Ни один другой член кабинета не оказал активной поддержки Галлатину в этой борьбе против использования федерального патронажа. Мэдисон разделял мнение президента о том, что предложенный циркуляр министерства финансов преждевременен. [45] Тем не менее госсекретарь не произвел никаких изменений в бюро своего ведомства, хотя те были полны ревностных федералистов. Не был смещен даже главный клерк Джейкоб Вагнер, столь же ярый федералист, как и любой другой в Соединенных Штатах, чье присутствие в ведомстве представляло собой неудобство, если не опасность для правительства. Когда Дуэ прибыл в Вашингтон после того, как начались смещения в Нью-Йорке, и потребовал радикальных мер перемен, его холодно встретили в государственном и финансовом ведомствах, [46] выделивших ему контракты на поставку бумаги, но отказавшихся предоставить должности; и Дуэ вернулся в Филядельфию, затаив на Мэдисона и Галлатина обиду, которую он никогда не забывал и которая, подобно обиде Бёрра, была призвана в свое время отравить партийный раскол.
Хотя эти споры из-за патронажа, казалось, требовали от мыслей президента больше внимания, чем изучение общей политики, задача управления не была тяжелой. Проведя апрель месяц в Монтиселло, Джефферсон смог отдыхать там в течение августа и сентября, покинув Вашингтон 30 июля. В течение шести месяцев, с апреля по октябрь, он писал меньше, чем обычно, и его письма не давали четкого представления о том, что происходило в его мыслях. Что касается его принципов общей политики, он был необычайно осторожен.
«Я сознаю, — писал он 31 марта, [47] — в какой степени я не смогу осуществить все те реформы, которые могло бы подсказать разум и одобрить опыт, будь я волен делать все, что сочту наилучшим; но когда мы размышляем о том, как трудно сдвинуть с места или повернуть великую машину общества, как невозможно внезапно возвысить понятия всего народа до идеальной справедливости, мы видим всю мудрость замечания Солона о том, что следует пытаться делать не больше добра, чем нация способна вынести, и что все сведется главным образом к тому, чтобы реформировать расточение государственных средств и тем самым прогнать стервятников, пожирающих их, и немного усовершенствовать старые заведенные порядки».

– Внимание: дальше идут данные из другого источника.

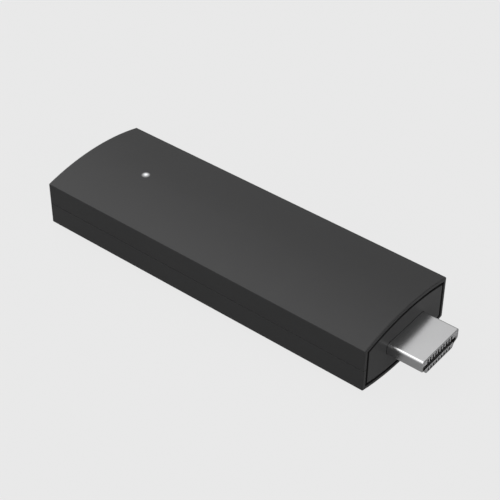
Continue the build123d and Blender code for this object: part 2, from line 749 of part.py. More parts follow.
def antenna(side):
    """Stamped aerial: a slotted strip that stands along the board's edge on two feet."""
    out = BOARD_SIDE - ANTENNA_INSET
    sheet = (side * (out - ANTENNA_SHEET), side * out)
    start = LIGHT_X
    strip = block((start, start + ANTENNA_LENGTH), sheet, (BOARD_TOP, BOARD_TOP + ANTENNA_HEIGHT))
    pitch = ANTENNA_LENGTH / (ANTENNA_SLOTS + 1)
    for index in range(ANTENNA_SLOTS):
        x = about(start + (index + 1) * pitch, ANTENNA_SLOT_WIDTH)
        top = BOARD_TOP + ANTENNA_HEIGHT
        z = (top - ANTENNA_SLOT_DEPTH, top) if index % 2 else (BOARD_TOP, BOARD_TOP + ANTENNA_SLOT_DEPTH)
        strip -= block(x, sheet, z)
    for x in (start, start + ANTENNA_LENGTH - ANTENNA_FOOT):
        inward = (side * (out - ANTENNA_SHEET - ANTENNA_FOOT), side * out)
        strip += block((x, x + ANTENNA_FOOT), inward, (BOARD_TOP, BOARD_TOP + ANTENNA_SHEET))
    return strip


def antenna_left():
    """Aerial on the left, seen from the far end."""
    return antenna(1)


def antenna_right():
    """Aerial on the right, seen from the far end."""
    return antenna(-1)


def hdmi_shell():
    """Folded metal shell of the plug, with two legs that stand on the board."""
    outside = span(plug_profile(0), PLUG_REAR, X_TIP)
    outside = fillet(outside.edges().group_by(Axis.X)[-1], PLUG_EDGE)
    tube = outside - span(plug_profile(PLUG_SHEET), PLUG_REAR, X_TIP)
    for side in (-1, 1):
        wall = (side * (PLUG_WIDTH / 2 - PLUG_SHEET), side * PLUG_WIDTH / 2)
        along = (PLUG_REAR - PLUG_LEG_LENGTH, PLUG_REAR + PLUG_SHEET)
        tube += block(along, wall, (BOARD_TOP, BOARD_TOP + PLUG_LEG_HEIGHT))
    return tube


def upper_contact_places():
    """Places across the plug of its upper contacts."""
    return row(UPPER_CONTACTS, CONTACT_PITCH)


def lower_contact_places():
    """Places across the plug of its lower contacts."""
    return row(LOWER_CONTACTS, CONTACT_PITCH)


def hdmi_insulator():
    """Block in the plug's shell: a wide cavity, an open comb above it and a row of notches below."""
    front = X_TIP - INSULATOR_RECESS
    floor = X_TIP - CAVITY_DEPTH
    body = span(plug_profile(PLUG_SHEET + INSULATOR_FIT), PLUG_REAR, front)
    roof = CAVITY_Z + CAVITY_HEIGHT / 2
    bed = CAVITY_Z - CAVITY_HEIGHT / 2
    body -= block((floor, front), about(0, CAVITY_WIDTH), (bed, roof))
    upper = (BOARD_TOP - SLOT_FIT, BOARD_TOP + CONTACT_THICKNESS + SLOT_FIT)
    for y in upper_contact_places():
        body -= block((floor, front), about(y, SLOT_WIDTH), (roof, roof + SLOT_HEIGHT))
        body -= block((PLUG_REAR, floor), about(y, SLOT_WIDTH), upper)
    lower = (BOARD_BOTTOM - CONTACT_THICKNESS - SLOT_FIT, BOARD_BOTTOM + SLOT_FIT)
    notch_top = bed - STRIP_HEIGHT
    channel_floor = notch_top - NOTCH_HEIGHT
    underside = PLUG_Z - PLUG_HEIGHT / 2
    behind_strip = X_TIP - STRIP_DEPTH
    for y in lower_contact_places():
        body -= block((floor, behind_strip), about(y, SLOT_WIDTH), (channel_floor, bed))
        body -= block((behind_strip, front), about(y, SLOT_WIDTH), (underside, notch_top))
        body -= block((PLUG_REAR, floor), about(y, SLOT_WIDTH), lower)
    return body


def contact_strip(y, z):
    """One straight contact, from its tail on the board to its end behind the plug's front."""
    along = (PLUG_REAR - CONTACT_TAIL, X_TIP - CONTACT_SETBACK)
    return block(along, about(y, CONTACT_WIDTH), z)


def hdmi_upper_contacts():
    """Upper row of contacts, which lie on the board's top."""
    z = (BOARD_TOP, BOARD_TOP + CONTACT_THICKNESS)
    return group(contact_strip(y, z) for y in upper_contact_places())


def hdmi_lower_contacts():
    """Lower row of contacts, which lie under the board."""
    z = (BOARD_BOTTOM - CONTACT_THICKNESS, BOARD_BOTTOM)
    return group(contact_strip(y, z) for y in lower_contact_places())


def usb_shell():
    """Metal shell of the power socket."""
    tube = span(usb_profile(0), USB_MOUTH, USB_REAR)
    return tube - span(usb_profile(USB_SHEET), USB_MOUTH, USB_REAR)


def usb_tongue_z():
    """Heights of the underside and the top of the power socket's tongue."""
    middle = BOARD_TOP + USB_HEIGHT / 2
    return (middle, middle + USB_TONGUE_THICKNESS)


def usb_insulator():
    """Block at the back of the power socket, with the tongue that carries the contacts."""
    block_front = USB_REAR - USB_BLOCK
    body = span(usb_profile(USB_SHEET + INSULATOR_FIT), block_front, USB_REAR)
    tongue = (USB_MOUTH + USB_TONGUE_SETBACK, block_front)
    body += block(tongue, about(0, USB_TONGUE_WIDTH), usb_tongue_z())
    under = usb_tongue_z()[0]
    for y in row(USB_CONTACTS, USB_CONTACT_PITCH):
        width = USB_CONTACT_WIDTH + 2 * SLOT_FIT
        z = (under - USB_CONTACT_THICKNESS - SLOT_FIT, under)
        body -= block((block_front, USB_REAR), about(y, width), z)
    return body


def usb_contacts():
    """Contacts under the tongue, each with a tail that drops to the board."""
    under = usb_tongue_z()[0]
    sheet = USB_CONTACT_THICKNESS
    strips = []
    for y in row(USB_CONTACTS, USB_CONTACT_PITCH):
        wide = about(y, USB_CONTACT_WIDTH)
        drop = (USB_REAR + SLOT_FIT, USB_REAR + SLOT_FIT + sheet)
        strip = block((USB_MOUTH + 2 * USB_TONGUE_SETBACK, drop[1]), wide, (under - sheet, under))
        strip += block(drop, wide, (BOARD_TOP, under))
        strip += block((drop[0], USB_REAR + USB_TAIL), wide, (BOARD_TOP, BOARD_TOP + sheet))
        strips.append(strip)
    return group(strips)


def reset_button():
    """Round button in the far end plate, kept in by its flange."""
    stem = rod((BUTTON_FACE, BUTTON_REAR), BUTTON_Y, SWITCH_Z, BUTTON_RADIUS)
    stem = fillet(stem.edges().sort_by(Axis.X)[0], BUTTON_EDGE)
    flange = (BUTTON_FLANGE_FRONT, BUTTON_REAR)
    return stem + rod(flange, BUTTON_Y, SWITCH_Z, BUTTON_FLANGE_RADIUS)


def switch_body():
    """Moulded body of the switch, with a chamber open at the top and a window for the plunger."""
    x = (SWITCH_FRONT, SWITCH_FRONT + SWITCH_DEPTH)
    body = block(x, about(BUTTON_Y, SWITCH_WIDTH), (BOARD_TOP, SWITCH_TOP))
    low = SWITCH_Z - DOME_RADIUS - PLUNGER_FIT
    chamber_y = about(BUTTON_Y, SWITCH_CHAMBER_WIDTH)
    body -= block((CHAMBER_FRONT, CHAMBER_REAR), chamber_y, (low, SWITCH_TOP))
    window_y = about(BUTTON_Y, PLUNGER_WIDTH + 2 * PLUNGER_FIT)
    window_z = about(SWITCH_Z, PLUNGER_HEIGHT + 2 * PLUNGER_FIT)
    return body - block((SWITCH_FRONT, CHAMBER_FRONT), window_y, window_z)


def switch_cover():
    """Thin plate that closes the switch."""
    x = (SWITCH_FRONT, SWITCH_FRONT + SWITCH_DEPTH)
    z = (SWITCH_TOP, SWITCH_TOP + SWITCH_COVER_THICKNESS)
    return block(x, about(BUTTON_Y, SWITCH_WIDTH), z)


def switch_plunger():
    """Plunger between the button and the dome, kept in the switch by its flange."""
    stem_y = about(BUTTON_Y, PLUNGER_WIDTH)
    stem = block((BUTTON_REAR, PLUNGER_REAR), stem_y, about(SWITCH_Z, PLUNGER_HEIGHT))
    flange_y = about(BUTTON_Y, PLUNGER_FLANGE_WIDTH)
    flange_x = (PLUNGER_REAR - PLUNGER_FLANGE_THICKNESS, PLUNGER_REAR)
    return stem + block(flange_x, flange_y, about(SWITCH_Z, PLUNGER_FLANGE_HEIGHT))


def switch_dome():
    """Snap dome behind the plunger: a thin cap of a sphere, its rim on the chamber's back wall."""
    curve = (DOME_RADIUS**2 + DOME_RISE**2) / (2 * DOME_RISE)
    centre = Pos(CHAMBER_REAR + curve - DOME_RISE, BUTTON_Y, SWITCH_Z)
    skin = Sphere(curve) - Sphere(curve - DOME_SHEET)
    reach = 2 * curve
    wide = (BUTTON_Y - reach, BUTTON_Y + reach)
    front = block((CHAMBER_REAR - reach, CHAMBER_REAR), wide, (SWITCH_Z - reach, SWITCH_Z + reach))
    return (centre * skin) & front


def switch_terminals():
    """Flat legs of the switch on the board, at both its sides."""
    legs = []
    for side in (-1, 1):
        inner = BUTTON_Y + side * SWITCH_WIDTH / 2
        y = (inner, inner + side * TERMINAL_REACH)
        for x in (SWITCH_FRONT, SWITCH_FRONT + SWITCH_DEPTH - TERMINAL_LENGTH):
            z = (BOARD_TOP, BOARD_TOP + TERMINAL_THICKNESS)
            legs.append(block((x, x + TERMINAL_LENGTH), y, z))
    return group(legs)


PARTS = [
    top_cover,
    bottom_cover,
    front_end_cap,
    rear_end_cap,
    light_pipe,
    status_led,
    main_board,
    board_screws,
    processor_chip,
    memory_chip,
    flash_chip,
    power_chip,
    power_inductors,
    crystal,
    capacitors,
    resistors,
    shield_frame,
    shield_lid,
    chip_pad,
    spreader_pad,
    lower_pad,
    heat_spreader,
    lower_spreader,
    wireless_board,
    wireless_can,
    antenna_left,
    antenna_right,
    hdmi_shell,
    hdmi_insulator,
    hdmi_upper_contacts,
    hdmi_lower_contacts,
    usb_shell,
    usb_insulator,
    usb_contacts,
    reset_button,
    switch_body,
    switch_cover,
    switch_plunger,
    switch_dome,
    switch_terminals,
]

os.makedirs("parts", exist_ok=True)
for part in PARTS:
    export_step(part(), f"parts/{part.__name__}.step")
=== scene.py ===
from math import cos, pi, radians, sin

import bpy
from mathutils import Matrix, Vector


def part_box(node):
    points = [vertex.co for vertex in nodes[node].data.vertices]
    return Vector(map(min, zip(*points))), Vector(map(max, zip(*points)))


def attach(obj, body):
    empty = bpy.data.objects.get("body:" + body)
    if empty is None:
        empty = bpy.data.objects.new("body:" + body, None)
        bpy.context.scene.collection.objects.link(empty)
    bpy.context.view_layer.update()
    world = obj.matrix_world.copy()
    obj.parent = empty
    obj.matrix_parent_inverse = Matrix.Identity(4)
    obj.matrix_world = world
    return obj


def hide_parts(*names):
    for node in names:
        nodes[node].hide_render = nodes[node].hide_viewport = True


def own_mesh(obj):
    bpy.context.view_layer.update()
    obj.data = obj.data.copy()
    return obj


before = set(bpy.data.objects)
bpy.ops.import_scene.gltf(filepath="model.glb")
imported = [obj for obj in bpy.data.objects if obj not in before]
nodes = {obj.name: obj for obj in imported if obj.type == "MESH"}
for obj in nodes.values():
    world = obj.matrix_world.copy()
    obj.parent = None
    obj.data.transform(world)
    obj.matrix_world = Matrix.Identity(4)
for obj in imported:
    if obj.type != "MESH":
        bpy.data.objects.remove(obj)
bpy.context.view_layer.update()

# A streaming stick on a pale floor under soft studio light. Lengths are in metres, in the frame of
# the solids: X along the stick towards its plug, Y across it, Z up. Colours are linear.

MM = 0.001

# Camera, fitted to the edges of the object in the photograph
CAMERA_PLACE = (0.15141, -0.19008, 0.20693)
CAMERA_YAW = radians(128.782)
CAMERA_PITCH = radians(39.1415)
CAMERA_ROLL = radians(0.266)
CAMERA_LENS = 100.18  # in millimetres, as is the sensor
CAMERA_SENSOR = 36.0
CAMERA_NEAR = 0.01
CAMERA_FAR = 20.0

# Floor and backdrop
BACKGROUND = 0.806
FLOOR_SIZE = 4.0
FLOOR_DROP = 0.02 * MM
FLOOR_PAINT = 0.16
FLOOR_SPREAD = 0.01
FLOOR_CLOUD = 0.08
FLOOR_EVEN = 0.9  # the even tone over its paint
SEEN_SHARE = 0.88  # how much of that even tone the camera meets
MIRRORED_SHARE = 0.24  # how much of the pale background metal and glass meet

# Studio light: an even part, and soft windows as (azimuth, elevation, strength)
EVEN_LIGHT = 0.17
WINDOW_FALLOFF = 6.0
WINDOWS = [
    (200.0, 60.0, 2.6),
    (146.0, 47.0, 0.7),
    (245.0, 20.0, 0.5),
    (338.0, 8.0, 3.65),
]

# Colours outside, or seen through an opening
HOUSING = (0.022, 0.022, 0.0223)
BUTTON = (0.026, 0.026, 0.027)
LIGHT = (0.95, 0.97, 1.0)
PLUG_METAL = (0.61, 0.61, 0.615)
PLUG_INSULATOR = (0.33, 0.33, 0.335)
# painted shade inside the plug insulator's cavity and slots
PLUG_INSULATOR_PAINTED_SHADE = (0.05, 0.05, 0.051)
SOCKET_METAL = (0.58, 0.58, 0.585)
SOCKET_INSULATOR = (0.015, 0.015, 0.015)
GILDING = (0.83, 0.6, 0.28)

# Colours inside, in pairs where a surface has two
MASK = (0.008, 0.05, 0.022)
MASK_ON_COPPER = (0.02, 0.12, 0.05)
VIA_GILDING = (0.75, 0.52, 0.2)
CHIP = (0.018, 0.018, 0.02)
PHOSPHOR = (0.85, 0.78, 0.4), (0.9, 0.88, 0.6)
CERAMIC = (0.33, 0.22, 0.13), (0.42, 0.3, 0.19)
GLAZE = (0.015, 0.015, 0.018), (0.05, 0.05, 0.055)
POWDER = (0.07, 0.07, 0.075), (0.13, 0.13, 0.135)
TINNED_SHEET = (0.57, 0.57, 0.55)
ALUMINIUM = (0.7, 0.71, 0.73)
SCREW = (0.5, 0.5, 0.52)
SWITCH = (0.03, 0.03, 0.03)
SWITCH_COVER = (0.58, 0.58, 0.56)
SPRING_STEEL = (0.55, 0.55, 0.54)
SILICONE = (0.3, 0.36, 0.43)

# Recesses of the housing: the tone of their painted shade, and their roughness
PAINTED_SHADE_TONE = 0.2
DULL_ROUGHNESS = 0.95
PLATE_EDGE_SHADED = 0.04 * MM  # painted shade in full from this far behind an end plate's face
PLATE_EDGE_UNSHADED = 0.01 * MM
SEAM_SHADED = 0.12 * MM  # strongest painted shade within this far above and below the middle of the covers' seam
SEAM_UNSHADED = 0.14 * MM
SEAM_SHARE = 0.5  # share of its own tone and roughness that the seam's groove keeps under the painted shade

# Status light and what it spills round its pin
PIN_RADIUS = 0.7 * MM
PIN_CORE = 1.05  # strength at the pin's middle, and then at its rim
PIN_RIM = 0.1
PIN_HAZE = (0.16, 0.2)
SPILL_STRENGTH = 0.28
SPILL_REACH = 0.4 * MM
SPILL_OFFSET = Vector((0.07 * MM, -0.09 * MM, 0.0))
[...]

«С приемами покончено, — писал он Мэйкону; [48] — первое обращение к следующему Конгрессу будет, как и все последующие, в виде послания, на которое не ожидается никакого ответа; дипломатический корпус в Европе будет сокращен до трех министров; армия подвергается благопристойной реформе; флот будет сокращен до законодательно установленных размеров к концу этого месяца; агентства в каждом ведомстве будут пересмотрены; мы будем неустанно подталкивать вас к экономии».